> GIVEN PROBLEM: Check each line of the data for "from" and select those that have it.

Stored data entries:

====================

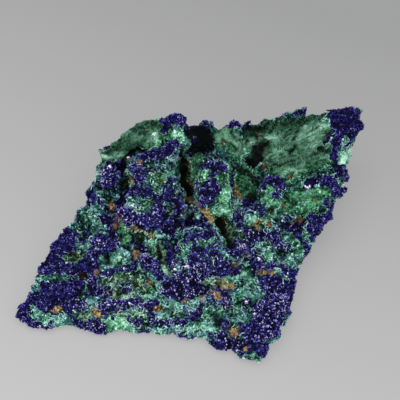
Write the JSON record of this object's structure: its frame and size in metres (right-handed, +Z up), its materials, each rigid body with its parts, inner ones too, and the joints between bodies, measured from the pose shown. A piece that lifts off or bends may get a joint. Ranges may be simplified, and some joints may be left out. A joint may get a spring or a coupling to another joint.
{
  "type": "azurite specimen",
  "caption": "Rough, slanting slab of copper ore, crusted with deep blue azurite and green malachite, that rises from a thin tip and a low front to a ragged back rim and rests on a flat foot.",
  "frame": {"origin": "middle of the specimen's box, on the surface that it rests on", "axes": "+X along the piece, from its thin left tip to its far right corner; +Y from the low front edge to the high back rim; +Z up, out of the flat foot"},
  "size_m": [0.0588, 0.046, 0.0173],
  "materials": {
    "azurite_crust": "glittering crust of tiny deep blue crystals",
    "malachite": "dull to silky fibrous green crust",
    "limonite": "earthy rust-brown matrix in the cracks"
  },
  "bodies": {
    "root": {"azurite_specimen": "azurite_crust"}
  },
  "joints": []
}
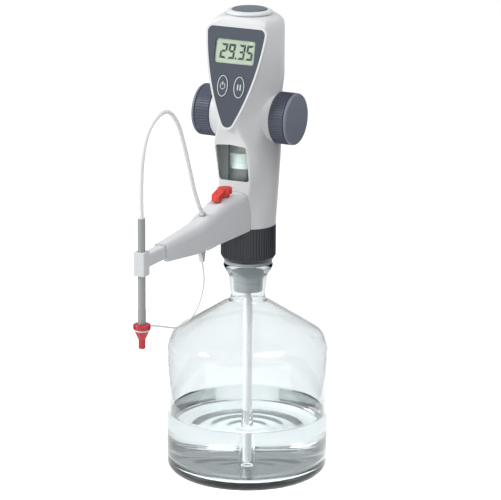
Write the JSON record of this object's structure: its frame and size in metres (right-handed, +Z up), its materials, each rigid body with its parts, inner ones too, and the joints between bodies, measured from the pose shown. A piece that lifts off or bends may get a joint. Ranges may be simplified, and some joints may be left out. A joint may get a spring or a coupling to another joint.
{
  "type": "digital burette",
  "caption": "Digital bottle-top burette with side handwheels, display panel, return valve lever and long titrating arm, on a clear glass bottle.",
  "frame": {"origin": "centre of the bottle's base, on the surface it stands on", "axes": "+Z up along the bottle's axis, -Y to the front with the panel and the titrating arm, +X to the right"},
  "size_m": [0.15, 0.2831, 0.4375],
  "materials": {
    "clear_glass": "clear, smooth",
    "liquid": "clear liquid, modelled as a closed solid",
    "adapter_grey": "smooth moulded",
    "seal_black": "soft ring",
    "nut_grey": "fine axial ribs",
    "shell_white": "smooth satin moulding",
    "smoked_clear": "smoked clear plastic",
    "panel_slate": "fine satin film",
    "clear_lens": "clear",
    "display_green": "pale green display glass",
    "board_green": "circuit board",
    "black_plastic": "moulded",
    "key_slate": "satin",
    "steel": "bright",
    "cell_jacket": "plain jacket",
    "wheel_slate": "fine axial ribs",
    "cap_slate": "smooth satin",
    "bush_brass": "plain bearing",
    "gear_cream": "moulded gear plastic",
    "frame_alu": "satin",
    "piston_white": "smooth",
    "valve_grey": "smooth",
    "lever_red": "smooth",
    "hose_white": "translucent tubing",
    "arm_grey": "smooth satin moulding",
    "tube_grey": "smooth",
    "cap_red": "smooth",
    "tether_white": "soft"
  },
  "bodies": {
    "bottle": {"reagent_bottle": "clear_glass", "bottle_neck": "clear_glass", "reagent": "liquid"},
    "adapter": {"bottle_adapter": "adapter_grey", "sealing_ring": "seal_black"},
    "head": {"front_housing": "shell_white", "rear_housing": "shell_white", "control_panel": "panel_slate", "display_lens": "clear_lens", "lcd_module": "display_green", "control_board": "board_green", "panel_switches": "black_plastic", "top_ring": "shell_white", "clear_key_spring": "steel", "top_switch": "board_green", "battery_holder": "black_plastic", "battery_cells": "cell_jacket", "battery_contacts": "steel", "housing_screws": "steel", "shaft_bushes": "bush_brass", "gear_pin": "steel", "gear_frame": "frame_alu", "glass_cylinder": "clear_glass", "cylinder_retainer": "frame_alu", "valve_block": "valve_grey", "filling_valve": "valve_grey", "discharge_valve": "valve_grey", "feed_line": "hose_white", "titrating_arm": "arm_grey", "hose_gland": "black_plastic", "upper_filling_tube": "hose_white", "hose_rise": "hose_white", "tether_upper": "tether_white"},
    "nut": {"union_nut": "nut_grey"},
    "cover": {"battery_cover": "shell_white"},
    "window": {"inspection_window": "smoked_clear"},
    "power_button": {"power_key": "panel_slate"},
    "pause_button": {"pause_key": "panel_slate"},
    "clear_button": {"clear_key": "key_slate"},
    "handwheels": {"left_handwheel": "wheel_slate", "right_handwheel": "wheel_slate", "wheel_caps": "cap_slate", "drive_shaft": "steel", "shaft_pinion": "gear_cream"},
    "idler": {"reduction_gear": "gear_cream", "rack_pinion": "gear_cream"},
    "piston_unit": {"piston_rack": "gear_cream", "piston": "piston_white", "piston_seal": "piston_white"},
    "return_valve": {"valve_spindle": "piston_white", "valve_lever": "lever_red"},
    "extension": {"arm_extension": "arm_grey", "tube_clamp": "arm_grey", "tether_middle": "tether_white"},
    "guide": {"guide_tube": "tube_grey", "titrating_tip": "hose_white", "hose_fall": "hose_white", "tether_lower": "tether_white"},
    "cap": {"screw_cap": "cap_red"},
    "sleeve": {"lower_filling_tube": "hose_white"}
  },
  "joints": [
    {"name": "adapter_lift", "type": "slide", "parent": "bottle", "child": "adapter", "axis": [0, 0, 1], "range_m": [0, 0.3]},
    {"name": "head_turn", "type": "hinge", "parent": "adapter", "child": "head", "pos_m": [0, 0, 0.218], "axis": [0, 0, 1], "continuous": true},
    {"name": "nut_turn", "type": "hinge", "parent": "head", "child": "nut", "pos_m": [0, 0, 0.22], "axis": [0, 0, 1], "continuous": true},
    {"name": "cover_off", "type": "slide", "parent": "head", "child": "cover", "axis": [0, 1, 0], "range_m": [0, 0.02]},
    {"name": "window_off", "type": "slide", "parent": "head", "child": "window", "axis": [0, -1, 0], "range_m": [0, 0.025]},
    {"name": "power_press", "type": "slide", "parent": "head", "child": "power_button", "axis": [0, 0.9763, -0.2164], "range_m": [0, 0.0006], "stiffness_N_per_m": 2000, "springref_m": -0.0003},
    {"name": "pause_press", "type": "slide", "parent": "head", "child": "pause_button", "axis": [0, 0.9763, -0.2164], "range_m": [0, 0.0006], "stiffness_N_per_m": 2000, "springref_m": -0.0003},
    {"name": "clear_press", "type": "slide", "parent": "head", "child": "clear_button", "axis": [0, 0, -1], "range_m": [0, 0.0015], "stiffness_N_per_m": 800, "springref_m": -0.001, "deforming": ["clear_key_spring"]},
    {"name": "handwheel_turn", "type": "hinge", "parent": "head", "child": "handwheels", "pos_m": [0, 0.001, 0.339], "axis": [1, 0, 0], "range_deg": [-1719, 1863]},
    {"name": "idler_turn", "type": "hinge", "parent": "head", "child": "idler", "pos_m": [0, -0.0022, 0.35975], "axis": [1, 0, 0], "range_deg": [-311, 287]},
    {"name": "piston_slide", "type": "slide", "parent": "head", "child": "piston_unit", "axis": [0, 0, 1], "range_m": [-0.024, 0.026]},
    {"name": "lever_turn", "type": "hinge", "parent": "head", "child": "return_valve", "pos_m": [0, -0.0472, 0.26], "axis": [0, 0, 1], "range_deg": [0, 90]},
    {"name": "arm_extend", "type": "slide", "parent": "head", "child": "extension", "axis": [0, -1, 0], "range_m": [0, 0.0195]},
    {"name": "guide_height", "type": "slide", "parent": "extension", "child": "guide", "axis": [0, 0, 1], "range_m": [-0.025, 0.03]},
    {"name": "cap_off", "type": "slide", "parent": "guide", "child": "cap", "axis": [0, 0, -1], "range_m": [0, 0.03]},
    {"name": "sleeve_slide", "type": "slide", "parent": "head", "child": "sleeve", "axis": [0, 0, 1], "range_m": [-0.003, 0.045]}
  ],
  "couplings": [
    {"joint": "handwheel_turn", "follows": "piston_slide", "rad_per_m": 1250},
    {"joint": "idler_turn", "follows": "piston_slide", "rad_per_m": -208.33}
  ]
}
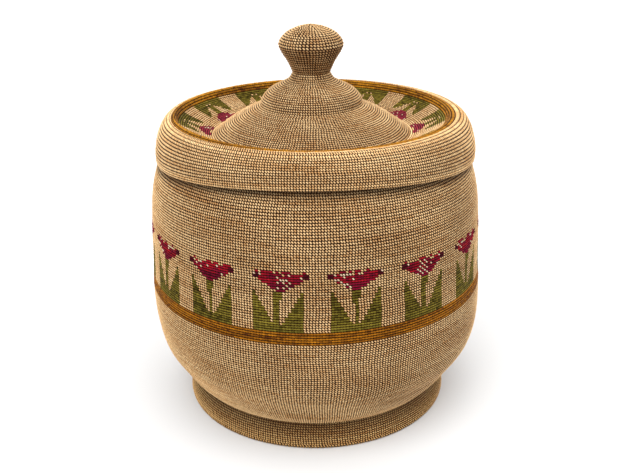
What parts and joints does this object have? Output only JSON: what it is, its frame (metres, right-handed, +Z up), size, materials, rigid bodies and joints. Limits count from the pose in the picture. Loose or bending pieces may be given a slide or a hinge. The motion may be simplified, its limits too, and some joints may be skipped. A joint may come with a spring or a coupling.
{
  "type": "sewing basket",
  "caption": "Round twined-grass sewing basket with a short flared foot, bands of dyed tulips, and a lift-off cap lid with a sunken ring, a tiered dome and a mushroom knob.",
  "frame": {"origin": "centre of the foot, on the surface that the basket stands on", "axes": "+Z up along the axis of revolution, -Y towards the front, +X to the right seen from the front"},
  "size_m": [0.1514, 0.1514, 0.1729],
  "materials": {
    "natural_grass": "split grass, finely twined, satin",
    "green_grass": "dyed grass, satin",
    "crimson_grass": "dyed grass, satin",
    "ochre_grass": "dyed grass, satin"
  },
  "bodies": {
    "basket": {"base": "natural_grass", "foot_hem": "natural_grass", "foot": "natural_grass", "underside": "natural_grass", "lower_wall": "natural_grass", "tulip_wall": "natural_grass", "upper_wall": "natural_grass", "shoulder": "natural_grass", "neck": "natural_grass", "neck_braid": "natural_grass", "ochre_band": "ochre_grass", "tulip_leaves_01": "green_grass", "tulip_leaves_02": "green_grass", "tulip_leaves_03": "green_grass", "tulip_leaves_04": "green_grass", "tulip_leaves_05": "green_grass", "tulip_leaves_06": "green_grass", "tulip_leaves_07": "green_grass", "tulip_leaves_08": "green_grass", "tulip_leaves_09": "green_grass", "tulip_leaves_10": "green_grass", "tulip_leaves_11": "green_grass", "tulip_leaves_12": "green_grass", "tulip_leaves_13": "green_grass", "tulip_leaves_14": "green_grass", "tulip_leaves_15": "green_grass", "tulip_flower_01": "crimson_grass", "tulip_flower_02": "crimson_grass", "tulip_flower_03": "crimson_grass", "tulip_flower_04": "crimson_grass", "tulip_flower_05": "crimson_grass", "tulip_flower_06": "crimson_grass", "tulip_flower_07": "crimson_grass", "tulip_flower_08": "crimson_grass", "tulip_flower_09": "crimson_grass", "tulip_flower_10": "crimson_grass", "tulip_flower_11": "crimson_grass", "tulip_flower_12": "crimson_grass", "tulip_flower_13": "crimson_grass", "tulip_flower_14": "crimson_grass", "tulip_flower_15": "crimson_grass"},
    "lid": {"lid_hem": "natural_grass", "lid_skirt": "natural_grass", "lid_rim": "natural_grass", "lid_recess": "natural_grass", "lid_ochre_band": "ochre_grass", "lid_leaves": "green_grass", "lid_flowers": "crimson_grass", "lid_lower_tier": "natural_grass", "lid_upper_tier": "natural_grass", "knob_stem": "natural_grass", "knob_cap": "natural_grass"}
  },
  "joints": [
    {"name": "lid_lift", "type": "slide", "parent": "basket", "child": "lid", "axis": [0, 0, 1], "range_m": [0, 0.12]}
  ]
}
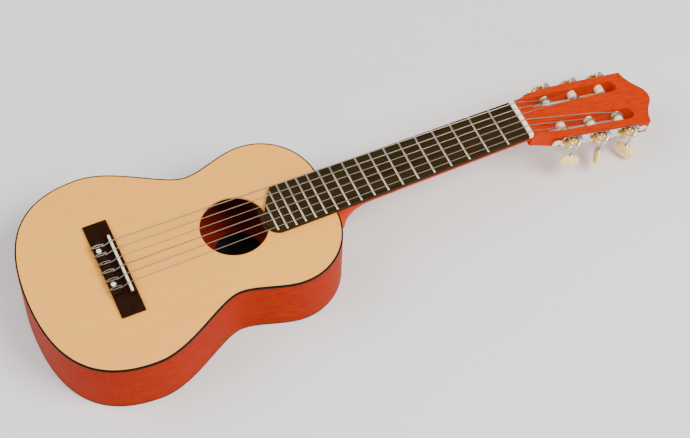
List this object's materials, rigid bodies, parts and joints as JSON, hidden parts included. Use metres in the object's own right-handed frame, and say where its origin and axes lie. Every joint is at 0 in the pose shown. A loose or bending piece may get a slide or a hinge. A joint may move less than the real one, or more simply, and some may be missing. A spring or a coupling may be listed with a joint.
{
  "type": "guitalele",
  "caption": "Small nylon-strung guitar with a round sound hole, slotted head, geared tuning machines and tie bridge, lying on its back.",
  "frame": {"origin": "under the middle of the overall length and width, on the plane of the back", "axes": "+X from the tail to the head, +Y to the bass side, +Z from the back to the soundboard"},
  "size_m": [0.694, 0.2288, 0.0803],
  "materials": {
    "spruce_top": "satin clear finish over straight-grained spruce",
    "mahogany": "satin orange-brown stain",
    "black_binding": "satin",
    "brace_spruce": "raw, sanded",
    "label_paper": "matte, bare",
    "neck_mahogany": "satin red-orange stain",
    "rosewood": "oiled, open-pored",
    "ivory_plastic": "polished",
    "nylon": "clear, smooth",
    "silvered_wire": "wound, bright",
    "nickel": "nickel plated",
    "cream_plastic": "semi-gloss",
    "brass": "bright"
  },
  "bodies": {
    "instrument": {"back_binding": "black_binding", "back_brace_lower": "brace_spruce", "back_brace_middle": "brace_spruce", "back_brace_upper": "brace_spruce", "back_lining_bass": "brace_spruce", "back_lining_treble": "brace_spruce", "back_plate": "mahogany", "bridge": "rosewood", "bridge_dot_bass": "ivory_plastic", "bridge_dot_treble": "ivory_plastic", "bridge_patch": "brace_spruce", "fretboard": "rosewood", "label": "label_paper", "neck": "neck_mahogany", "neck_block": "mahogany", "nut": "ivory_plastic", "rib_bass": "mahogany", "rib_treble": "mahogany", "saddle": "ivory_plastic", "soundboard": "spruce_top", "string_1": "nylon", "string_2": "nylon", "string_3": "nylon", "string_4": "silvered_wire", "string_5": "silvered_wire", "string_6": "silvered_wire", "tail_block": "mahogany", "top_binding": "black_binding", "top_brace_lower": "brace_spruce", "top_brace_tail": "brace_spruce", "top_brace_upper": "brace_spruce", "top_lining_bass": "brace_spruce", "top_lining_treble": "brace_spruce", "tuner_plate_bass": "nickel", "tuner_plate_treble": "nickel"},
    "button_shaft_bass_1": {"worm_bass_1": "nickel", "button_bass_1": "cream_plastic"},
    "string_post_bass_1": {"gear_bass_1": "brass", "roller_bass_1": "cream_plastic"},
    "button_shaft_bass_2": {"worm_bass_2": "nickel", "button_bass_2": "cream_plastic"},
    "string_post_bass_2": {"gear_bass_2": "brass", "roller_bass_2": "cream_plastic"},
    "button_shaft_bass_3": {"worm_bass_3": "nickel", "button_bass_3": "cream_plastic"},
    "string_post_bass_3": {"gear_bass_3": "brass", "roller_bass_3": "cream_plastic"},
    "button_shaft_treble_1": {"worm_treble_1": "nickel", "button_treble_1": "cream_plastic"},
    "string_post_treble_1": {"gear_treble_1": "brass", "roller_treble_1": "cream_plastic"},
    "button_shaft_treble_2": {"worm_treble_2": "nickel", "button_treble_2": "cream_plastic"},
    "string_post_treble_2": {"gear_treble_2": "brass", "roller_treble_2": "cream_plastic"},
    "button_shaft_treble_3": {"worm_treble_3": "nickel", "button_treble_3": "cream_plastic"},
    "string_post_treble_3": {"gear_treble_3": "brass", "roller_treble_3": "cream_plastic"}
  },
  "joints": [
    {"name": "turn_button_bass_1", "type": "hinge", "parent": "instrument", "child": "button_shaft_bass_1", "pos_m": [0.24082, 0.03805, 0.06514], "axis": [0.242, 0, 0.9703], "continuous": true},
    {"name": "turn_post_bass_1", "type": "hinge", "parent": "instrument", "child": "string_post_bass_1", "pos_m": [0.22995, 0.03304, 0.05909], "axis": [-0.0228, 0.9997, 0.0057], "continuous": true},
    {"name": "turn_button_bass_2", "type": "hinge", "parent": "instrument", "child": "button_shaft_bass_2", "pos_m": [0.27516, 0.03888, 0.05658], "axis": [0.242, 0, 0.9703], "continuous": true},
    {"name": "turn_post_bass_2", "type": "hinge", "parent": "instrument", "child": "string_post_bass_2", "pos_m": [0.26429, 0.03387, 0.05053], "axis": [-0.0228, 0.9997, 0.0057], "continuous": true},
    {"name": "turn_button_bass_3", "type": "hinge", "parent": "instrument", "child": "button_shaft_bass_3", "pos_m": [0.3095, 0.03972, 0.04801], "axis": [0.242, 0, 0.9703], "continuous": true},
    {"name": "turn_post_bass_3", "type": "hinge", "parent": "instrument", "child": "string_post_bass_3", "pos_m": [0.29863, 0.0347, 0.04196], "axis": [-0.0228, 0.9997, 0.0057], "continuous": true},
    {"name": "turn_button_treble_1", "type": "hinge", "parent": "instrument", "child": "button_shaft_treble_1", "pos_m": [0.24082, -0.03805, 0.06514], "axis": [0.242, 0, 0.9703], "continuous": true},
    {"name": "turn_post_treble_1", "type": "hinge", "parent": "instrument", "child": "string_post_treble_1", "pos_m": [0.22995, -0.03304, 0.05909], "axis": [-0.0228, -0.9997, 0.0057], "continuous": true},
    {"name": "turn_button_treble_2", "type": "hinge", "parent": "instrument", "child": "button_shaft_treble_2", "pos_m": [0.27516, -0.03888, 0.05658], "axis": [0.242, 0, 0.9703], "continuous": true},
    {"name": "turn_post_treble_2", "type": "hinge", "parent": "instrument", "child": "string_post_treble_2", "pos_m": [0.26429, -0.03387, 0.05053], "axis": [-0.0228, -0.9997, 0.0057], "continuous": true},
    {"name": "turn_button_treble_3", "type": "hinge", "parent": "instrument", "child": "button_shaft_treble_3", "pos_m": [0.3095, -0.03972, 0.04801], "axis": [0.242, 0, 0.9703], "continuous": true},
    {"name": "turn_post_treble_3", "type": "hinge", "parent": "instrument", "child": "string_post_treble_3", "pos_m": [0.29863, -0.0347, 0.04196], "axis": [-0.0228, -0.9997, 0.0057], "continuous": true}
  ],
  "couplings": [
    {"joint": "turn_post_bass_1", "follows": "turn_button_bass_1", "ratio": 0.071429},
    {"joint": "turn_post_bass_2", "follows": "turn_button_bass_2", "ratio": 0.071429},
    {"joint": "turn_post_bass_3", "follows": "turn_button_bass_3", "ratio": 0.071429},
    {"joint": "turn_post_treble_1", "follows": "turn_button_treble_1", "ratio": -0.071429},
    {"joint": "turn_post_treble_2", "follows": "turn_button_treble_2", "ratio": -0.071429},
    {"joint": "turn_post_treble_3", "follows": "turn_button_treble_3", "ratio": -0.071429}
  ]
}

====================

> FULL OUTPUT:
Write the JSON record of this object's structure: its frame and size in metres (right-handed, +Z up), its materials, each rigid body with its parts, inner ones too, and the joints between bodies, measured from the pose shown. A piece that lifts off or bends may get a joint. Ranges may be simplified, and some joints may be left out. A joint may get a spring or a coupling to another joint.
  "caption": "Rough, slanting slab of copper ore, crusted with deep blue azurite and green malachite, that rises from a thin tip and a low front to a ragged back rim and rests on a flat foot.",
  "frame": {"origin": "middle of the specimen's box, on the surface that it rests on", "axes": "+X along the piece, from its thin left tip to its far right corner; +Y from the low front edge to the high back rim; +Z up, out of the flat foot"},
Write the JSON record of this object's structure: its frame and size in metres (right-handed, +Z up), its materials, each rigid body with its parts, inner ones too, and the joints between bodies, measured from the pose shown. A piece that lifts off or bends may get a joint. Ranges may be simplified, and some joints may be left out. A joint may get a spring or a coupling to another joint.
What parts and joints does this object have? Output only JSON: what it is, its frame (metres, right-handed, +Z up), size, materials, rigid bodies and joints. Limits count from the pose in the picture. Loose or bending pieces may be given a slide or a hinge. The motion may be simplified, its limits too, and some joints may be skipped. A joint may come with a spring or a coupling.
  "frame": {"origin": "centre of the foot, on the surface that the basket stands on", "axes": "+Z up along the axis of revolution, -Y towards the front, +X to the right seen from the front"},
  "frame": {"origin": "under the middle of the overall length and width, on the plane of the back", "axes": "+X from the tail to the head, +Y to the bass side, +Z from the back to the soundboard"},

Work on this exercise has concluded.